[INFORMATION SUPPLIED]
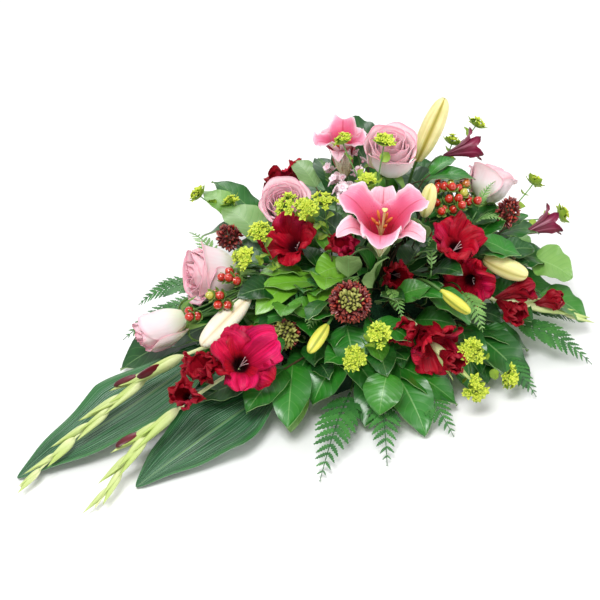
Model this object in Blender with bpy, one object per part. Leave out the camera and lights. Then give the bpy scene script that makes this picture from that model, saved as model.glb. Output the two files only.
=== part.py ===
"""A flower sheaf: a low tray of floral foam that carries roses, lilies, gladioli, berries, fern and leaves.

Metres, +Z up. The origin is the centre of the tray's underside, on the table. The long tail points along -X.
Every stem runs from a foot inside the foam, through a hole of its own, to the head or leaves that it carries.
"""

import math

import bmesh
import bpy
from mathutils import Matrix, Vector

# The holder
TRAY_LENGTH = 0.254
TRAY_WIDTH = 0.134
TRAY_HEIGHT = 0.020
TRAY_WALL = 0.002
TRAY_CORNER = 0.014
TRAY_CORNER_STEPS = 3
FOAM_LENGTH = 0.230
FOAM_WIDTH = 0.110
FOAM_TOP = 0.086
FOAM_CORNER = 0.010
FIT_GAP = 0.0004

# Stems: how deep they stand in the foam, and where their curve starts above it
STEM_DEPTH = 0.024
GATE = 0.004
STEM_SIDES = 4
SLIM_SIDES = 3
ROSE_STEM = 0.0024
LILY_STEM = 0.0028
GLADIOLUS_STEM = 0.0032
SLIM_STEM = 0.0016
FINE_STEM = 0.0012

# Petals and leaves
LEAF_THICKNESS = 0.0009
PETAL_THICKNESS = 0.0009
FROND_THICKNESS = 0.0008

# Heads at full size
ROSE_RADIUS = 0.033
ROSE_HEIGHT = 0.056
LILY_RADIUS = 0.064
LILY_HEIGHT = 0.060
FLORET_RADIUS = 0.039
FLORET_HEIGHT = 0.046
BERRY_LENGTH = 0.011
BERRY_RADIUS = 0.0047
BERRY_SIDES = 4

BRACT_LENGTH = 0.060
BRACT_RADIUS = 0.0056
BRACT_SPREAD = 0.26
BRACT_RISE = 0.08
FERN_RIB = 0.0011
LEAF_STALK = 0.0011
LEAF_FOLD = 0.22
ASPIDISTRA_WIDTH = 0.104
ASPIDISTRA_ROWS = 7
ASPIDISTRA_PLEAT = 0.0012

# Leaf outlines: (share of the length, share of the half width) for each row between the stalk and the tip
OVATE = ((0.34, 0.95), (0.68, 0.86))
LANCE = ((0.40, 1.0),)
FLAT_ANGLE = math.radians(0.05)
EDGE_WAVE = 0.15
SMOOTH_ANGLE = math.radians(35)

COLOURS = {
    "tray": ((0.02, 0.06, 0.03), 0.45),
    "foam": ((0.05, 0.16, 0.08), 0.95),
    "rose": ((0.90, 0.62, 0.66), 0.55),
    "lily": ((0.85, 0.30, 0.42), 0.5),
    "lily_bud": ((0.80, 0.78, 0.45), 0.5),
    "gladiolus": ((0.45, 0.01, 0.03), 0.5),
    "gladiolus_spike": ((0.60, 0.72, 0.35), 0.5),
    "alstroemeria": ((0.30, 0.02, 0.08), 0.5),
    "berry": ((0.55, 0.04, 0.02), 0.25),
    "skimmia": ((0.25, 0.04, 0.03), 0.6),
    "bupleurum": ((0.60, 0.70, 0.08), 0.6),
    "waxflower": ((0.85, 0.55, 0.62), 0.5),
    "aspidistra": ((0.03, 0.16, 0.06), 0.4),
    "fern": ((0.05, 0.22, 0.05), 0.5),
    "salal": ((0.04, 0.20, 0.04), 0.35),
}


def direction(heading, rise):
    """Unit vector for a compass heading from +X towards +Y and a rise above the table, in degrees."""
    h, r = math.radians(heading), math.radians(rise)
    return Vector((math.cos(h) * math.cos(r), math.sin(h) * math.cos(r), math.sin(r)))


def facing(at, heading, rise, roll=0.0):
    """Places a head at a point: its own +Z turns to the heading and rise, then it rolls about that axis."""
    turn = direction(heading, rise).to_track_quat("Z", "Y").to_matrix().to_4x4()
    return Matrix.Translation(Vector(at)) @ turn @ Matrix.Rotation(math.radians(roll), 4, "Z")


def moved(shell, matrix):
    points, faces = shell
    return [matrix @ p for p in points], faces


def bezier(start, lift, pull, end, count):
    """Points along a cubic curve from start to end."""
    found = []
    for i in range(count):
        t = i / (count - 1)
        s = 1 - t
        found.append(start * s**3 + lift * (3 * s * s * t) + pull * (3 * s * t * t) + end * t**3)
    return found


def along(path, share):
    """The point at a share of a path's length, and the direction of the path there."""
    lengths = [(b - a).length for a, b in zip(path, path[1:])]
    left = share * sum(lengths)
    for (a, b), length in zip(zip(path, path[1:]), lengths):
        if left <= length or b is path[-1]:
            return a.lerp(b, min(left / length, 1.0)), (b - a).normalized()
        left -= length


# Closed shells. Each is (points, faces) with its faces pointing out.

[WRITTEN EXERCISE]
Print, please, the lines above from the very first through the one that holds "from mathutils import Matrix, Vector", both included, word for word and with nothing else.

[SOLUTION]
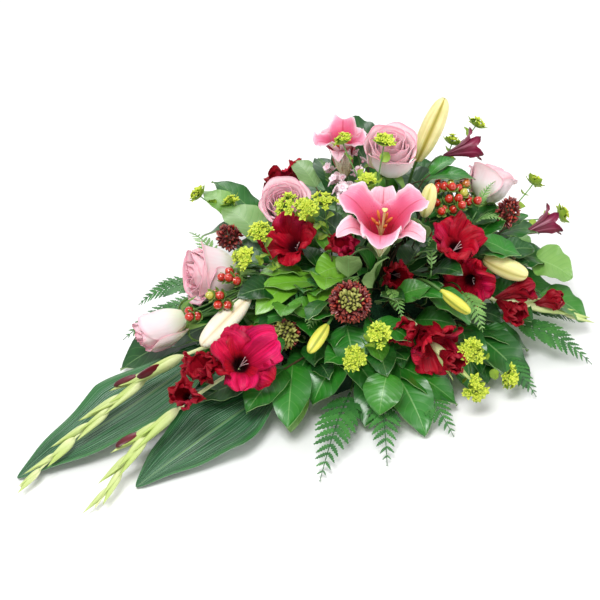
Model this object in Blender with bpy, one object per part. Leave out the camera and lights. Then give the bpy scene script that makes this picture from that model, saved as model.glb. Output the two files only.
=== part.py ===
"""A flower sheaf: a low tray of floral foam that carries roses, lilies, gladioli, berries, fern and leaves.

Metres, +Z up. The origin is the centre of the tray's underside, on the table. The long tail points along -X.
Every stem runs from a foot inside the foam, through a hole of its own, to the head or leaves that it carries.
"""

import math

import bmesh
import bpy
from mathutils import Matrix, Vector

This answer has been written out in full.